Credit: Reuters BEIJING, April 17 (Reuters) – Apple’s iPhone shipments surged 20% in China in the first quarter, for the strongest growth among major vendors, despite an overall decline as rising prices of memory chips boosted costs, data from Counterpoint Research showed.
Overall smartphone shipments including dropped 4% in the world’s largest smartphone market in the period from January to March, hit by supply chain disruptions and the soaring chip prices but this did not include iPhone shipments.
But telecoms giant Huawei and Apple, the two largest vendors in the market, bucked the trend, reporting growth of 2% and 20% respectively.
“As most rivals raise prices, Apple stands out for value, with Chinese consumers knowing its products last at least three years,” Ivan Lam, senior analyst at Counterpoint Research.
Huawei’s shipments were lifted by strong demand across both its high-end and budget ranges, including the Enjoy 90 series, giving it a 20% market share in the quarter, Lam said.
Huawei retained the top spot, followed by Apple with a share of 19%.
Smartphone vendors in China have raised prices for budget handsets to protect margins in the battle with elevated memory chip costs.
Xiaomi slipped to sixth place with a plunge of 35% in shipments. Lam attributed the sharp decline to a high base effect, after Xiaomi benefited from aggressive price cuts and government subsidies in the corresponding period last year.
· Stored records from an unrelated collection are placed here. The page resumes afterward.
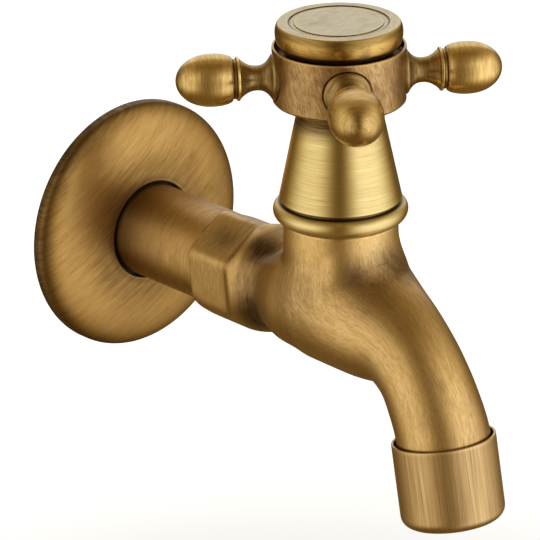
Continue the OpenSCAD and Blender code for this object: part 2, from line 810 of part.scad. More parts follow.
// Hub ring with a recess for the cap, four seats for the arms and a splined socket
module handle_hub() {
  hub_r = hub_d / 2;
  color(hub_brass)
    on_spindle()
      difference() {
        rotate_extrude()
          polygon([
            [0, hub_z],
            [hub_r - 0.5, hub_z],
            [hub_r - 0.1, hub_z + 0.5],
            [hub_r, hub_top - 0.3],
            [hub_r - 0.25, hub_top],
            [0, hub_top]
          ]);
        translate([0, 0, recess_z]) cylinder(r = hub_r - hub_rim, h = recess_depth + cut);
        translate([0, 0, web_z + web_h]) cylinder(r = pocket_r, h = hub_h);
        translate([0, 0, hub_z - cut]) cylinder(r = spline_d / 2 + spline_clear, h = web_z - hub_z + cut);
        translate([0, 0, web_z - cut]) cylinder(r = screw_d / 2 + 0.15, h = web_h + 2 * cut);
        for (i = [0:3])
          rotate([0, 0, handle_turn_from_x(i)])
            translate([0, 0, arm_z])
              rotate([0, 90, 0]) {
                translate([0, 0, foot_seat]) cylinder(r = arm_foot_d / 2 + foot_gap, h = hub_r);
                translate([0, 0, stud_in - 0.2]) cylinder(r = stud_d / 2 + 0.05, h = hub_r);
              }
      }
}

// Angle of each arm about the spindle axis: front, right, back and left
function handle_turn_from_x(i) = -90 - handle_turn + 90 * i;

// Outline of an arm as [radius, distance from the spindle axis]
function arm_outline() =
  let (foot_r = arm_foot_d / 2, neck_r = arm_neck_d / 2, collar_r = arm_collar_d / 2,
    groove_r = collar_r - 0.4, knob_r = knob_d / 2, foot_end = foot_seat + 1.1)
  concat(
    [[0, stud_in], [stud_d / 2 - 0.4, stud_in], [stud_d / 2, stud_in + 0.4], [stud_d / 2, foot_seat]],
    [[foot_r, foot_seat], [foot_r, foot_end]],
    [for (i = [1:10]) let (u = i / 10)
      [neck_r + (foot_r - neck_r) * pow(1 - u, 2.6), foot_end + (neck_mid - foot_end) * u]],
    [for (i = [1:7]) let (u = i / 7)
      [neck_r + (collar_r - 0.35 - neck_r) * pow(u, 2.2), neck_mid + (collar_back - neck_mid) * u]],
    [[collar_r, collar_back + 0.35], [collar_r, collar_back + 0.7]],
    [[groove_r, knob_back - 0.45], [groove_r, knob_back]],
    [for (i = [1:20]) let (u = i / 20)
      [knob_outline_r(u, groove_r, knob_r), knob_back + knob_len * u]]
  );
// Egg outline: widest a third of the way along and closing in a round tip
function knob_outline_r(u, r0, r1) =
  let (wide = 0.36)
  u < wide
    ? r0 + (r1 - r0) * sin(90 * u / wide)
    : r1 * sqrt(max(0, 1 - pow((u - wide) / (1 - wide), 2.15)));

module arm(i) {
  color(brass)
    on_spindle()
      rotate([0, 0, handle_turn_from_x(i)])
        translate([0, 0, arm_z])
          rotate([0, 90, 0])
            rotate_extrude($fn = 64)
              polygon(arm_outline());
}

module arm_front() {
  arm(0);
}

module arm_right() {
  arm(1);
}

module arm_back() {
  arm(2);
}

module arm_left() {
  arm(3);
}

// Pan-head screw that holds the hub down on the spindle
module handle_screw() {
  color(steel_grey)
    on_spindle(web_z + web_h)
      difference() {
        union() {
          cylinder(d = screw_head_d, h = screw_head_h - 0.6);
          translate([0, 0, screw_head_h - 0.6]) cylinder(d1 = screw_head_d, d2 = screw_head_d - 1.6, h = 0.6);
          translate([0, 0, -screw_len + 0.5]) cylinder(d = screw_d - 0.65, h = screw_len);
        }
        for (a = [0, 90])
          rotate([0, 0, a])
            translate([-2.2, -0.45, screw_head_h - 1.2]) cube([4.4, 0.9, 2]);
      }
}

// Bulging cap with a flat top, seated in the recess of the hub
module index_cap() {
  foot_r = hub_d / 2 - hub_rim - 2.4;
  swell_z = hub_top + cap_h * 0.56;
  top_in = (cap_d - cap_top_d) / 2;
  low_in = cap_d / 2 - foot_r - 0.5;
  color(cap_champagne)
    on_spindle()
      difference() {
        rotate_extrude()
          polygon(concat(
            [[0, cap_z], [foot_r, cap_z], [foot_r, hub_top - 0.4]],
            [for (i = [0:6]) let (a = -75 + 12.5 * i)
              [cap_d / 2 - low_in * (1 - cos(a)), swell_z + (swell_z - hub_top + 0.3) * sin(a)]],
            [for (i = [1:6]) let (a = 14 * i)
              [cap_d / 2 - top_in * (1 - cos(a)), swell_z + (cap_top - swell_z) * sin(a)]],
            [[cap_top_d / 2 - 0.2, cap_top], [0, cap_top]]
          ));
        translate([0, 0, cap_top - cap_groove_depth]) cylinder(d = cap_groove_d, h = cap_groove_depth + cut);
        translate([0, 0, cap_top - plate_spigot]) cylinder(d = plate_d - 3, h = plate_spigot + cut);
        translate([0, 0, cap_z - cut]) cylinder(r = foot_r - 2.8, h = cut + hub_top - cap_z + 1.4);
      }
}

// Flat plate in the middle of the cap, held by a short spigot
module index_plate() {
  color(cap_champagne)
    on_spindle() {
      translate([0, 0, cap_top - cap_groove_depth]) cylinder(d = plate_d, h = cap_groove_depth);
      translate([0, 0, cap_top - plate_spigot]) cylinder(d = plate_d - 3.06, h = plate_spigot);
    }
}

tap_body();
cover_sleeve();
wall_flange();
flange_grip_ring();
nozzle_shell();
aerator_washer();
aerator_cage();
aerator_screen();
bonnet_ring();
bonnet_bell();
valve_housing();
housing_seal();
seat_seal();
fixed_disc();
moving_disc();
spindle();
thrust_washer();
lower_spindle_seal();
upper_spindle_seal();
spindle_clip();
handle_hub();
arm_front();
arm_right();
arm_back();
arm_left();
handle_screw();
index_cap();
index_plate();
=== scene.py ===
import math

import bmesh
import bpy
import numpy as np
from mathutils import Matrix


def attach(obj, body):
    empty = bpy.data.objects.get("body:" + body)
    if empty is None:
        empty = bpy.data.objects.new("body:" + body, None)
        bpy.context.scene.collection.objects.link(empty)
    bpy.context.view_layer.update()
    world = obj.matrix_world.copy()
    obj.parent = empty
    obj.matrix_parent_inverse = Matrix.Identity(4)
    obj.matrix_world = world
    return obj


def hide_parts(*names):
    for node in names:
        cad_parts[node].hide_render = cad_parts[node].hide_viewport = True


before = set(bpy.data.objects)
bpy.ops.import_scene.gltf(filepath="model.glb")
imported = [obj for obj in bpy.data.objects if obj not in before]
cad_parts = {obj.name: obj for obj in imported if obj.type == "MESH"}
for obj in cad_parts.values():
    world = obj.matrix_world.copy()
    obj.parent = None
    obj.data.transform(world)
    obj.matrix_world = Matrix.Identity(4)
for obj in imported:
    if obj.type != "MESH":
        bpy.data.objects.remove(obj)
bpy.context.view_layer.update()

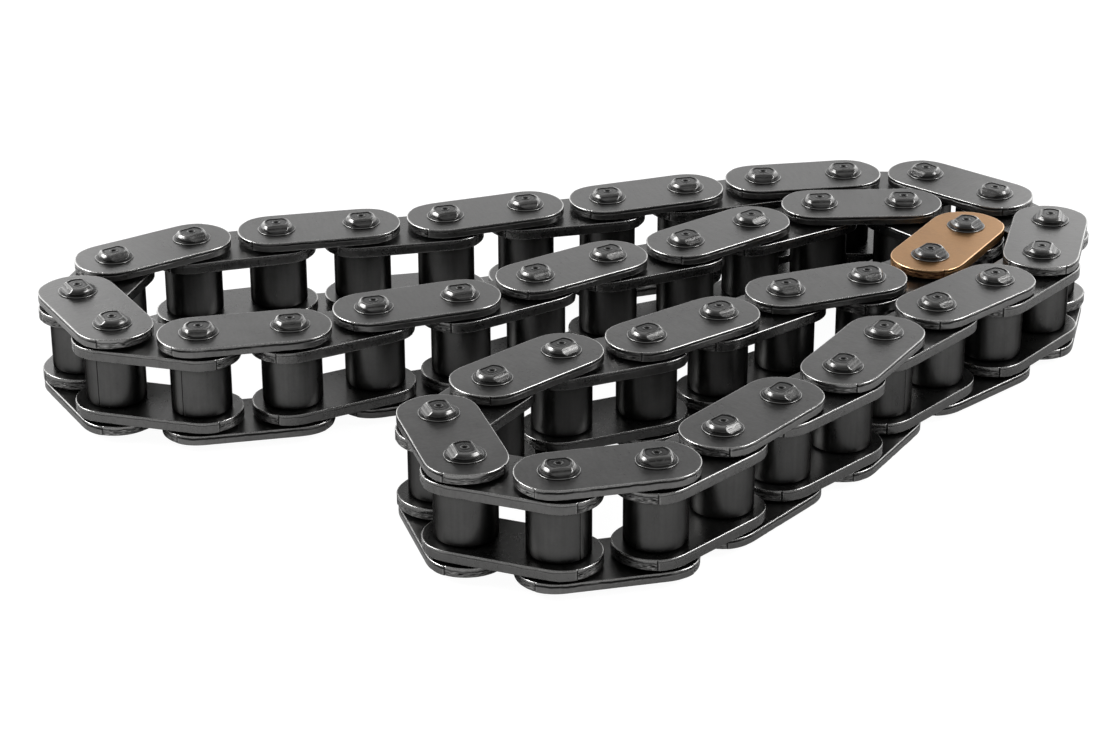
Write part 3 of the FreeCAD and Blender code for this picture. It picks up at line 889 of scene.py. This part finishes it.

Shipments by Oppo and Honor also fell 5% and 3% respectively, though Vivo saw a rise of 2%, buoyed by strong sales during the Lunar New Year holiday.
Lam expected more headwinds for the market in the second quarter, particularly as Chinese brands look to raise prices further.
“However, we expect Apple and Huawei to fare relatively better, with Huawei potentially seeing further shipment growth driven by solid demand for its lower-end devices,” Lam said.